Figure 8.20 shows a single shot of the base layer picture at 2 Mbit/s. The picture produced by the base plus the enhancement layer at 8 Mbit/s would be similar to that resulting for data partitioning, shown in Figure 8.10. Note that since picture size is one quarter of the original, the 2 Mbit/s allocated to the base layer would be sufficient to code the base layer pictures at almost identical quality to the base plus the enhancement layer at 8 Mbit/s. An upsampled version of the base layer picture to fill the display at the CCIR-601 size is also shown in the Figure. Comparing this picture with those of data partitioning and the simple version of the SNR scalable coders, it can be seen that the picture is almost free from blockiness. However, still some very high frequency information is missing and aliasing distortions due to the upsampling will be introduced into the picture. Note that the base layer picture can be used alone without picture drift. This was not the case for data partitioning and the simple SNR scalable encoders. However, the price paid is that this encoder is made up of two MPEG encoders, and is more complex than data partitioning and SNR scalable encoders. Note that unlike the true SNR scalable encoder of Figure 8.14, here due to differences in the picture resolutions of the base and enhancement layers, the same motion vector cannot be used for both layers.

click to expand
Figure 8.20: (a Base layer picture of a spatial scalable encoder at 2 Mbit/s) (b its enlarged version)
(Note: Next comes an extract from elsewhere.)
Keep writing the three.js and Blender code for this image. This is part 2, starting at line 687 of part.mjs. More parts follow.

8.5.5 Temporal scalability

Temporal scalability is a tool intended for use in a range of diverse video applications from telecommunications to HDTV. In such systems migration to higher temporal resolution systems from that of lower temporal resolution systems may be necessary. In many cases, the lower temporal resolution video systems may be either the existing systems or the less expensive early generation systems. The more sophisticated systems may then be introduced gradually.
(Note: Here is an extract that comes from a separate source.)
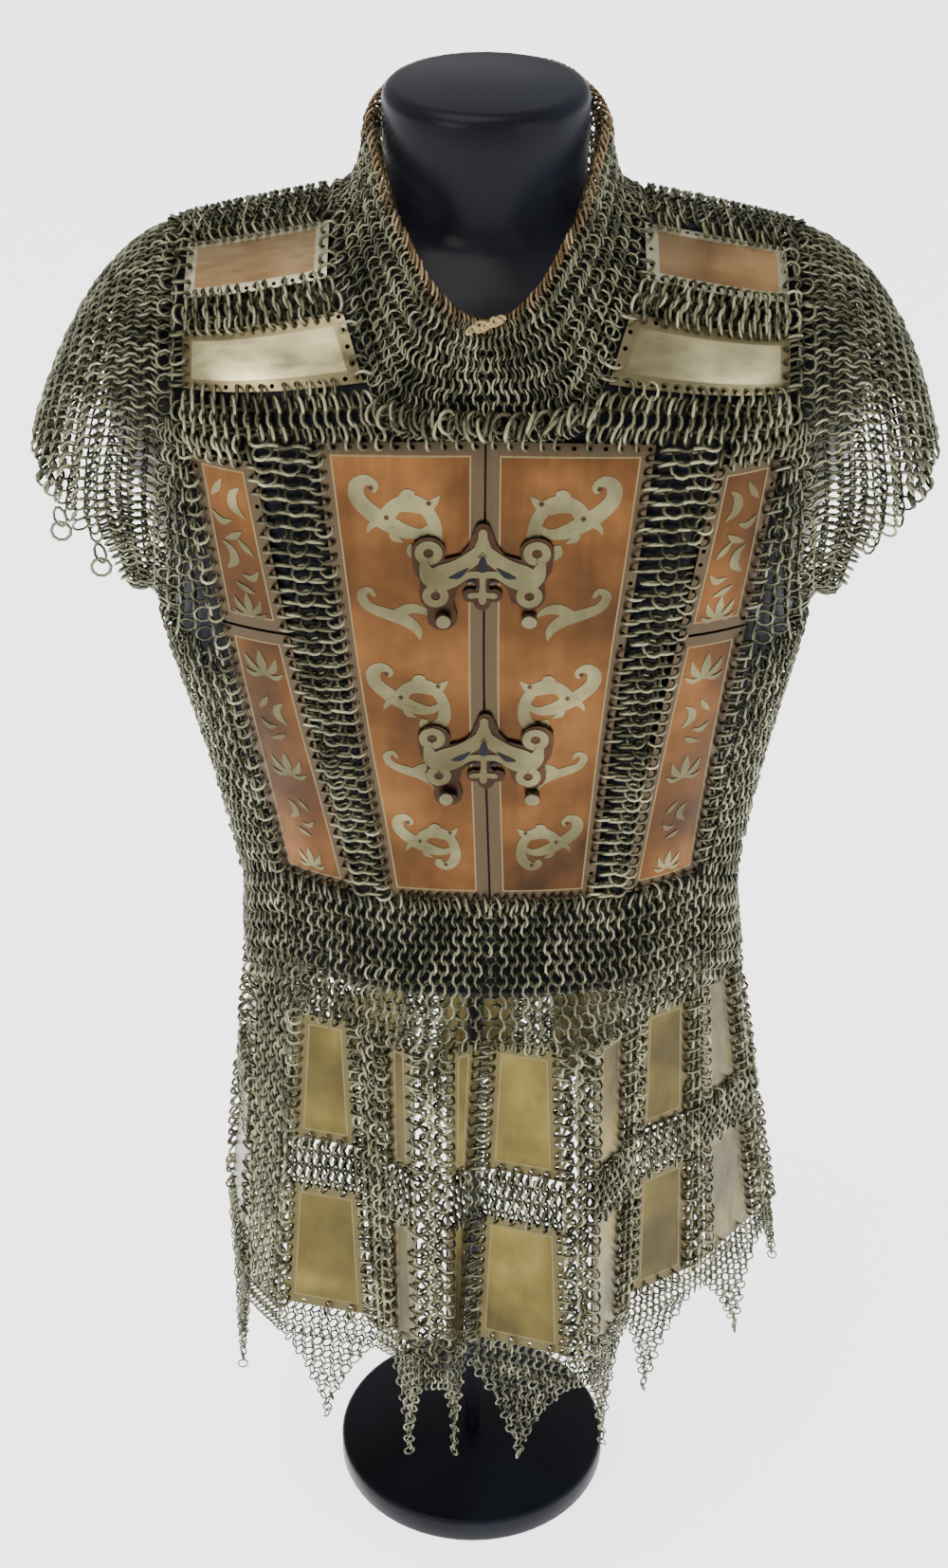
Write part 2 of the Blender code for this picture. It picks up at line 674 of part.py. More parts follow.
def form_measure(x, y, z):
    """Under 1 inside the dress form: its torso, shoulder ends and neck, blended."""
    half, front, back, power, centre = section(z, FORM_LIFT)
    depth = front if y < 0 else back
    across = abs(x - centre) / half
    if z <= LINK:
        torso = (across ** power + (abs(y) / depth) ** power) ** (1 / power)
    elif across < 1:
        reach = depth * (1 - across ** power) ** (1 / power)
        end = max(abs(x - centre) - SHOULDER_END, 0.0) / SHOULDER_END_RUN
        rise = ridge_height(x - centre) + FORM_LIFT - LINK - SHOULDER_END_FALL * end * end
        torso = math.hypot(y / reach, (z - LINK) / rise) if rise > 0 else FAR
    else:
        torso = FAR
    stump_x = (abs(x - centre) - STUMP_CENTRE[0]) / STUMP_SIZE[0]
    stump_z = (z - STUMP_CENTRE[1]) / STUMP_SIZE[2]
    stump = math.sqrt(stump_x ** 2 + (y / STUMP_SIZE[1]) ** 2 + stump_z ** 2)
    neck = FAR
    if z > NECK_FOOT:
        rise = min(max((z - NECK_WAIST_HEIGHT) / (NECK_TOP - NECK_WAIST_HEIGHT), 0.0), 1.0)
        radius = NECK_WAIST + (NECK_RADIUS - NECK_WAIST) * rise
        neck = math.hypot(x - NECK_X, y) / radius
    total = sum(max(part, 0.01) ** -BLEND_POWER for part in (torso, stump, neck))
    return total ** (-1 / BLEND_POWER)


def form_loop(z):
    """Loop of the form's skin at a height, found along rays from the middle."""
    centre = section(z, 0.0)[4]
    loop = []
    for i in range(FORM_TURNS):
        turn = 2 * math.pi * i / FORM_TURNS
        ray = Vector((math.sin(turn) * FORM_STRETCH, -math.cos(turn))).normalized()
        near, far = 0.0, LONGEST_RAY
        for _ in range(RAY_HALVINGS):
            middle = (near + far) / 2
            if form_measure(centre + ray.x * middle, ray.y * middle, z) < 1:
                near = middle
            else:
                far = middle
        loop.append(Vector((centre + ray.x * near, ray.y * near, z)))
    return loop


def shrunk(loop, inset, z):
    """The loop drawn in towards its middle and set at another height."""
    middle = sum(loop, Vector()) / len(loop)
    made = []
    for point in loop:
        out = point - middle
        drawn = middle + out * (1 - inset / out.length)
        made.append(Vector((drawn.x, drawn.y, z)))
    return made


def rounded_end(loop, z_end, radius, steps):
    """Loops that round a flat end's edge, from the side wall to the face."""
    toward = 1 if z_end > loop[0].z else -1
    loops = []
    for i in range(steps + 1):
        angle = math.pi / 2 * i / steps
        inset = radius * (1 - math.cos(angle))
        loops.append(shrunk(loop, inset, z_end - toward * radius * (1 - math.sin(angle))))
    return loops


def dress_form(finish, group):
    loops = [form_loop(z) for z in FORM_HEIGHTS]
    bottom = list(reversed(rounded_end(loops[0], FORM_BOTTOM, FORM_EDGE, 2)))
    top = rounded_end(loops[-1], NECK_TOP, NECK_EDGE, 3)
    stack = bottom + loops[1:] + top
    shape = bmesh.new()
    rings = [[shape.verts.new(point) for point in loop] for loop in stack]
    for low, high in zip(rings, rings[1:]):
        for i in range(FORM_TURNS):
            j = (i + 1) % FORM_TURNS
            shape.faces.new((low[i], low[j], high[j], high[i]))
    shape.faces.new(list(reversed(rings[0])))
    shape.faces.new(rings[-1])
    bmesh.ops.recalc_face_normals(shape, faces=shape.faces)
    mesh = bpy.data.meshes.new("dress_form")
    shape.to_mesh(mesh)
    shape.free()
    mesh.materials.append(finish)
    made = bpy.data.objects.new("dress_form", mesh)
    group.objects.link(made)
    return made


def cylinder(name, radius, bottom, top, sides, edge, finish, group):
    """Upright cylinder on the Z axis, with its edges rounded by edge."""
    shape = bmesh.new()
    bmesh.ops.create_cone(shape, cap_ends=True, segments=sides, radius1=radius, radius2=radius,
                          depth=top - bottom)
    mesh = bpy.data.meshes.new(name)
    shape.to_mesh(mesh)
    shape.free()
    mesh.materials.append(finish)
    made = bpy.data.objects.new(name, mesh)
    made.location = (0.0, 0.0, (bottom + top) / 2)
    group.objects.link(made)
    if edge:
        bevel = made.modifiers.new("edge", "BEVEL")
        bevel.width = edge
        bevel.segments = 2
        bevel.limit_method = "ANGLE"
    return made


def arc(x, z, radius, start, end, steps):
    """Points of an arc, angles in degrees from +X towards +Z."""
    return [(x + radius * math.cos(math.radians(a)), z + radius * math.sin(math.radians(a)))
            for a in spread(start, end, steps)]


def clasp_outline():
    """Outline of the clasp's plate in millimetres: two scrolled arms, a finial, a pendant, a lug."""
    left = arc(0.0, 22.0, 4.2, 90, 170, 3) + [(-6.0, 17.5), (-7.6, 12.6), (-12.0, 6.6)]
    left += arc(-28.9, 8.3, 9.3, -28, 190, 9) + [(-36.8, -3.0), (-33.2, -9.6)]
    lobe_end = [(-15.6, -22.6), (-13.0, -13.6), (-9.2, -9.8), (-4.8, -9.4), (-2.4, -12.4)]
    pendant = arc(-6.6, -18.2, 4.3, 58, 290, 6) + arc(0.0, -23.0, 4.4, 195, 270, 3)
    lobe = arc(-25.2, -18.4, 8.8, 162, 232, 3)
    lug = arc(-21.6, -32.0, 8.3, 150, 390, 8)
    plain_lobe = arc(-25.2, -18.4, 8.8, 162, 325, 6)
    full_left = left + lobe + lug + lobe_end + pendant
    full_right = left + plain_lobe + lobe_end + pendant
    mirrored = [(-x, z) for x, z in reversed(full_right)]
    return full_left + mirrored[1:-1]


def chest_frame(height, shift, lift):
    """Matrix that stands a flat outline on the chest at a height, lift off the mail's middle."""
    spot = coat_point(1, 0.0, height)
    up = (coat_point(1, 0.0, height + 0.02) - coat_point(1, 0.0, height - 0.02)).normalized()
    right = Vector((1.0, 0.0, 0.0))
    out = right.cross(up)
    turned = Matrix((right, up, out)).transposed().to_4x4()
    return Matrix.Translation(spot + right * shift + out * lift) @ turned


def clasp(label, finish, group, cutters):
    lift = PLATE_WALL / 2 + CLASP_GAP + CLASP_WALL / 2
    place = chest_frame(CLASP_HEIGHTS[label], CLASP_SHIFT[label], lift)
    flat = bpy.data.curves.new("clasp_outline_" + label, "CURVE")
    flat.dimensions = "2D"
    flat.fill_mode = "BOTH"
    flat.extrude = CLASP_WALL / 2
    outline = clasp_outline()
    spline = flat.splines.new("POLY")
    spline.points.add(len(outline) - 1)
    for point, (x, z) in zip(spline.points, outline):
        point.co = (x / 1000, z / 1000, 0.0, 1.0)
    spline.use_cyclic_u = True
    drawn = bpy.data.objects.new("clasp_outline_" + label, flat)
    group.objects.link(drawn)
    bpy.context.view_layer.update()
    mesh = bpy.data.meshes.new_from_object(drawn.evaluated_get(bpy.context.evaluated_depsgraph_get()))
    bpy.data.objects.remove(drawn, do_unlink=True)
    shape = bmesh.new()
    shape.from_mesh(mesh)
    bmesh.ops.remove_doubles(shape, verts=shape.verts, dist=0.00001)
    bmesh.ops.recalc_face_normals(shape, faces=shape.faces)
    shape.to_mesh(mesh)
    shape.free()
    mesh.materials.clear()
    mesh.materials.append(finish)
    made = bpy.data.objects.new("clasp_" + label, mesh)
    made.matrix_world = place
    group.objects.link(made)
    pin = cylinder("pivot_pin_" + label, PIN_RADIUS, 0.0, PIN_HEIGHT, 16, 0.0, finish, cutters)
    pin.matrix_world = place @ Matrix.Translation((PIN_PLACE[0], PIN_PLACE[1], PIN_HEIGHT / 2))
    pin.hide_render = True
    pin.display_type = "WIRE"
    join = made.modifiers.new("pin", "BOOLEAN")
    join.operation = "UNION"
    join.object = pin
    stud = cylinder("stud_" + label, PIN_RADIUS, 0.0, PIN_HEIGHT, 16, 0.0006, finish, group)
    stud_place = chest_frame(CLASP_HEIGHTS[label] + STUD_PLACE[1], CLASP_SHIFT[label] + STUD_PLACE[0],
                             PLATE_WALL / 2 + STUD_GAP + PIN_HEIGHT / 2)
    stud.matrix_world = stud_place
    return made


def build():
    clear_scene()
    group = bpy.data.collections.new("plate and mail armour shirt")
    cutters = bpy.data.collections.new("cutters")
    bpy.context.scene.collection.children.link(group)
    bpy.context.scene.collection.children.link(cutters)
    black = material("black_paint", (0.012, 0.012, 0.014), 0.45, 0.0)
    mail = material("aged_mail", (0.20, 0.19, 0.13), 0.45, 0.9)
    collar = material("bronzed_mail", (0.22, 0.17, 0.10), 0.45, 0.9)
    copper = material("copper_plate", (0.45, 0.22, 0.12), 0.35, 0.9)
    nickel = material("nickel_brass", (0.48, 0.42, 0.30), 0.35, 0.9)
    pale = material("pale_plate", (0.60, 0.56, 0.48), 0.25, 0.9)
    brass = material("olive_brass", (0.36, 0.31, 0.17), 0.40, 0.9)
    cylinder("base_disc", BASE_RADIUS, 0.0, BASE_THICKNESS, 64, BASE_EDGE, black, group)
    cylinder("pole", POLE_RADIUS, BASE_THICKNESS + POLE_GAP, FORM_BOTTOM - POLE_GAP, 20, 0.0, black, group)
    dress_form(black, group)
    collar_mail(collar, group)
    back_mail(mail, group)
    waist_mail(mail, group)
    skirt_mail(mail, group)
    skirt_plates(brass, group)
    for side, label in ((1, "right"), (-1, "left")):
        front_mail(side, label, mail, group)
        yoke_mail(side, label, mail, group)
        sleeve_mail(side, label, mail, group)
        torso_plates(side, label, (copper, nickel, pale), group)
    for label in ("upper", "lower"):
        clasp(label, brass, group, cutters)


build()
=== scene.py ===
"""Looks of the plate and mail armour shirt on a limbless dress form.

Metres, +Z up, front towards -Y. Left and right are the sides as seen from the front.
The coat's surface is worked out here from the same sizes as its solids. Nets of rings and
drilled plates with inlay are laid on it.
"""
import math
import random

import bmesh
import bpy
from mathutils import Euler, Matrix, Vector
from mathutils.bvhtree import BVHTree


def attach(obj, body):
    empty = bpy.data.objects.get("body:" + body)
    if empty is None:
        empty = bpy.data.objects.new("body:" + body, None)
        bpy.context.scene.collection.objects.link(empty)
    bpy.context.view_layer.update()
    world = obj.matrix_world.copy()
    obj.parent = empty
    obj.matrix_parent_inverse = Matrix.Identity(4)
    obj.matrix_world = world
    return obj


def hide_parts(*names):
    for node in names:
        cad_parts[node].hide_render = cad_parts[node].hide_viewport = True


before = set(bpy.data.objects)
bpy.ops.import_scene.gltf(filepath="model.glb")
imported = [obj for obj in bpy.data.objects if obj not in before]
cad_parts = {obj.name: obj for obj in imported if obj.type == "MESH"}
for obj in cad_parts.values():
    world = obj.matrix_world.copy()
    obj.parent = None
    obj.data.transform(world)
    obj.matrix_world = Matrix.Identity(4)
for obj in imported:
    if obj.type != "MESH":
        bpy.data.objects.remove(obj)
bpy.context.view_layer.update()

BODY = "root"
random.seed(7)

# Camera: solved from the ellipses of the neck, the base and the pole's foot
CAMERA_PLACE = (-0.0018, -1.4644, 1.501)
CAMERA_PITCH = 32.7
CAMERA_ROLL = 0.414
CAMERA_LENS = 65.6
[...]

Temporal scalability involves partitioning of video frames into layers, in which the base layer is coded by itself to provide the basic temporal rate and the enhancement layer is coded with temporal prediction with respect to the base layer. The layers may have either the same or different temporal resolutions, which, when combined, provide full temporal resolution at the decoder. The spatial resolution of frames in each layer is assumed to be identical to that of the input video. The video encoders of the two layers may not be identical. The lower temporal resolution systems may only decode the base layer to provide basic temporal resolution, whereas more sophisticated systems of the future may decode both layers and provide high temporal resolution video while maintaining interworking capability with earlier generation systems.

Since in temporal scalability the input video frames are simply partitioned between the base and the enhancement layer encoders, the encoder need not be more complex than a single-layer encoder. For example, a single-layer encoder may be switched between the two base and enhancement modes to generate the base and the enhancement bit streams alternately. Similarly, a decoder can be reconfigured to decode the two bit streams alternately. In fact, the B-pictures in MPEG-1 and MPEG-2 provide a very simple temporal scalability that is encoded and decoded alongside the anchor I and P-pictures within a single codec. I and P-pictures are regarded as the base layer, and the B-pictures become the enhancement layer. Decoding of I and P-pictures alone will result in the base pictures with low temporal resolution, and when added to the decoded B-pictures the temporal resolution is enhanced to its full size. Note that, since the enhancement data does not affect the base layer prediction loop, both the base and the enhanced pictures are free from picture drift.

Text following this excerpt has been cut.